Latarnia morska, która stoi w najbardziej wysuniętej na północ części Eyjafjörður, spadła z fundamentów i jest mocno przechylona. Istnieje ryzyko, że spadnie z klifu do morza.
Islandzki Zarząd Dróg twierdzi, że latarnia nadal służy jako znak nawigacyjny dla żeglarzy i świeci się od 1 sierpnia do 15 maja.
„Wkrótce zostanie wydany komunikat dla żeglarzy, informujący, że latarnia morska nie jest bezpieczna. Obecnie trwają prace nad oceną kolejnych kroków w celu zapewnienia bezpieczeństwa żeglugi w tym obszarze morskim” – czytamy na stronie internetowej Islandzkiego Zarządu Dróg.
Odpowiedzialny za działanie, nadzór i monitorowanie krajowego systemu latarni morskich oraz za budowę latarni portowych i znaków nawigacyjnych jest Islandzki Zarząd Dróg. Pracownicy corocznie odbywają podróż serwisową, podczas której docierają do latarni morskich, do których można dotrzeć tylko od strony morza. Są one poddawane konserwacji. Stan latarni w Gjögurtá został ujawniony podczas ostatniej kontroli.
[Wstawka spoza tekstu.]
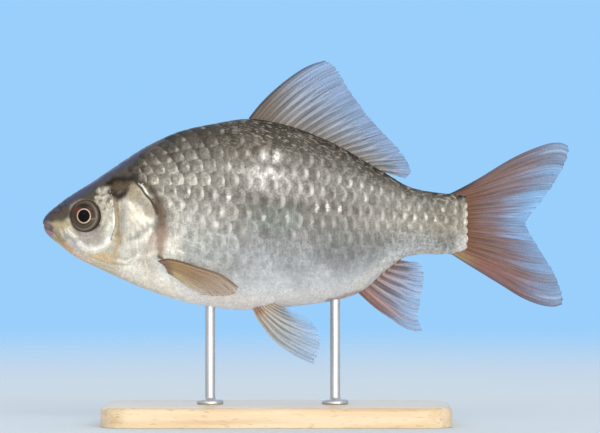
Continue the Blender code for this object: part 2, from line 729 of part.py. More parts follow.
def build():
    for obj in list(bpy.data.objects):
        bpy.data.objects.remove(obj)
    parts = bpy.data.collections.new("crucian_carp")
    tools = bpy.data.collections.new("cutters")
    bpy.context.scene.collection.children.link(parts)
    bpy.context.scene.collection.children.link(tools)

    back_skin = material("back_and_flank_skin", (0.42, 0.42, 0.38), 0.35)
    head_skin = material("head_skin", (0.5, 0.46, 0.38), 0.3)
    gill_skin = material("gill_cover_skin", (0.72, 0.68, 0.58), 0.25, 0.2)
    fin_skin = material("fin_membrane", (0.62, 0.6, 0.66), 0.4)
    tail_skin = material("tail_fin_membrane", (0.6, 0.45, 0.4), 0.4)
    eye_glass = material("eye", (0.5, 0.35, 0.25), 0.08)
    board = material("stand_board", (0.8, 0.68, 0.52), 0.5)
    steel = material("stand_steel", (0.75, 0.75, 0.75), 0.3, 1.0)

    body = body_tube("body", tools)
    body_cutter = body_tube("body_cutter", tools, GAP)
    lips = [lip("upper_lip", 1, tools), lip("lower_lip", -1, tools)]
    rims = [orbit_rim(side, tools) for side in (-1, 1)]
    flaps = [nostril_flap(side, tools) for side in (-1, 1)]
    cut(body, "UNION", *lips, *rims, *flaps)

    head_outline = [(-CLEAR, CLEAR), (-CLEAR, -CLEAR)] + list(reversed(HEAD_REAR))
    jaw_outline = [(JAW_TOP[0][0], JAW_TOP[-1][1])] + list(reversed(JAW_TOP))
    past_tail = BODY_LENGTH + CLEAR
    stem_outline = [
        (TAIL_STEM_START, -CLEAR), (past_tail, -CLEAR), (past_tail, CLEAR), (TAIL_STEM_START, CLEAR),
    ]
    head_block = flat_prism("head_block", head_outline, tools)
    head_room = flat_prism("head_room", widened(head_outline, GAP), tools)
    jaw_block = flat_prism("jaw_block", jaw_outline, tools)
    jaw_room = flat_prism("jaw_room", widened(jaw_outline, GAP), tools)
    stem_block = flat_prism("stem_block", stem_outline, tools)
    stem_room = flat_prism("stem_room", widened(stem_outline, GAP), tools)

    head = duplicate(body, "head", parts)
    cut(head, "INTERSECT", head_block)
    cut(head, "DIFFERENCE", jaw_room)
    pits = [pit for side in (-1, 1) for pit in nostril_cutters(side, tools)]
    sockets = [eyeball(f"socket_{side}", side, tools, GAP) for side in (-1, 1)]
    recesses = [
        gill_plate(f"gill_recess_{side}", side, tools, GAP, GILL_DEPTH + GAP, GILL_DEPTH)
        for side in (-1, 1)
    ]
    cut(head, "DIFFERENCE", *pits, *sockets, *recesses)
    keep_largest_shell(head)
    finish(head, head_skin)

    jaw = duplicate(body, "lower_jaw", parts)
    cut(jaw, "INTERSECT", jaw_block)
    keep_largest_shell(jaw)
    finish(jaw, head_skin)

    trunk = duplicate(body, "trunk", parts)
    cut(trunk, "DIFFERENCE", head_room, stem_room)
    keep_largest_shell(trunk)
    finish(trunk, back_skin)

    stem = duplicate(body, "tail_stem", parts)
    cut(stem, "INTERSECT", stem_block)
    keep_largest_shell(stem)
    finish(stem, back_skin)

    for word, side in (("left", -1), ("right", 1)):
        plate = gill_plate(f"gill_cover_{word}", side, parts, 0, GILL_DEPTH)
        finish(plate, gill_skin)
        finish(eyeball(f"eye_{word}", side, parts), eye_glass)

    for kind in ("dorsal_fin", "tail_fin_upper", "tail_fin_lower", "anal_fin"):
        finish(fin(kind, kind, 0, parts, body_cutter), tail_skin if "tail" in kind else fin_skin)
    for kind in ("pelvic_fin", "pectoral_fin"):
        for word, side in (("left", -1), ("right", 1)):
            finish(fin(f"{kind}_{word}", kind, side, parts, body_cutter), fin_skin)

    finish(stand_base(parts), board)
    for name, station in ROD_STATIONS.items():
        finish(stand_rod(name, station, parts, body_cutter), steel)

    for tool in list(tools.objects):
        bpy.data.objects.remove(tool)


build()
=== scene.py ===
"""Looks of the crucian carp model: skin, scales, fins, eyes and display stand.

The fish faces -X with its back towards +Z, as its solids do. Tables give it in millimetres: a
station runs from the tip of the snout to the tail, a height is measured from the axis of the body,
and a share of the half girth runs from the belly's middle line (0) to the back's (1).
"""

import math
import random

import bmesh
import bpy
import numpy as np
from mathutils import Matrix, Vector


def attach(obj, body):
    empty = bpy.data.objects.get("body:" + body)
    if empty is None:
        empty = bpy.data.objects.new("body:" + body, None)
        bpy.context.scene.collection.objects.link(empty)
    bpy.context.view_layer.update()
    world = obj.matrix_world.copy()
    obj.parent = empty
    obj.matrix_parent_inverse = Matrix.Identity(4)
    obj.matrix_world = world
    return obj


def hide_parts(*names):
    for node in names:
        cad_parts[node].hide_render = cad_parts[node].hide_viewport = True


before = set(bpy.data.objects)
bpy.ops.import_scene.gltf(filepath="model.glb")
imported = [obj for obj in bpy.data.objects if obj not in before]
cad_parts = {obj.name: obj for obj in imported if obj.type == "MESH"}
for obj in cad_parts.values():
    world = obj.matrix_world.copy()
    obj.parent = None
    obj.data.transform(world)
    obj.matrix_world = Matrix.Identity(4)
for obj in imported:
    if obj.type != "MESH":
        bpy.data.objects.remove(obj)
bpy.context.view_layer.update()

MM = 0.001

# Places shared with the solids, except that the scaly end of the tail here runs on over the fin's root
SNOUT_X = -78.75
AXIS_HEIGHT = 60.6
BODY_LENGTH = 126.8
BACK = [
    (0, 0.7), (0.5, 1.7), (1.3, 2.6), (4, 4.9), (8.2, 8), (14.2, 11.7), (24.4, 18.6), (32, 23.4),
    (41, 27.5), (50, 29.5), (61.7, 31.2), (73.1, 29.2), (86.6, 24), (101.9, 15.3), (111.5, 10.2),
    (119, 8.9), (124, 8.4), (126.8, 8),
]
BELLY = [
    (0, -0.9), (0.3, -2.2), (2, -4.6), (5.4, -7.3), (9.3, -10.3), (18.5, -14.8), (27.5, -18.9),
    (36.5, -22.5), (45.5, -24.9), (60.5, -26.6), (77, -25.3), (90.5, -23.1), (95.5, -21), (104, -13.8),
    (108.5, -10.8), (114, -9.9), (120, -10), (124, -9.6), (126.8, -8.4),
]
HALF_WIDTH = [
    (0, 0.7), (1, 2.3), (3, 3.7), (6, 5), (10, 6.3), (14, 7.6), (20, 9.3), (28, 10.9), (38, 12.1),
    (50, 12.6), (62, 12.3), (75, 11), (86, 9.2), (98, 6.8), (108, 4.9), (117, 3.6), (123, 2.4),
    (126.8, 0.9),
]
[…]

Marynarze zgłosili do Islandzkiego Centrum Nadzoru Morskiego, że latarnia morska mocno się przechyla.
Uważa się, że zawalenie się fundamentów latarni spowodowała aktywność sejsmiczna. Latarnia mogła zostać uszkodzona podczas trzęsienia ziemi, które miało miejsce u wybrzeży północnej Islandii w 2020 roku. Wstrząsy te spowodowały osunięcia ziemi na zboczu nad latarnią morską. Islandzki Zarząd Dróg ściśle monitorował sytuację w ostatnich latach, ponieważ na tym obszarze wystąpiło kilka osuwisk, a na stan latarni ma także tu wpływ erozja morska.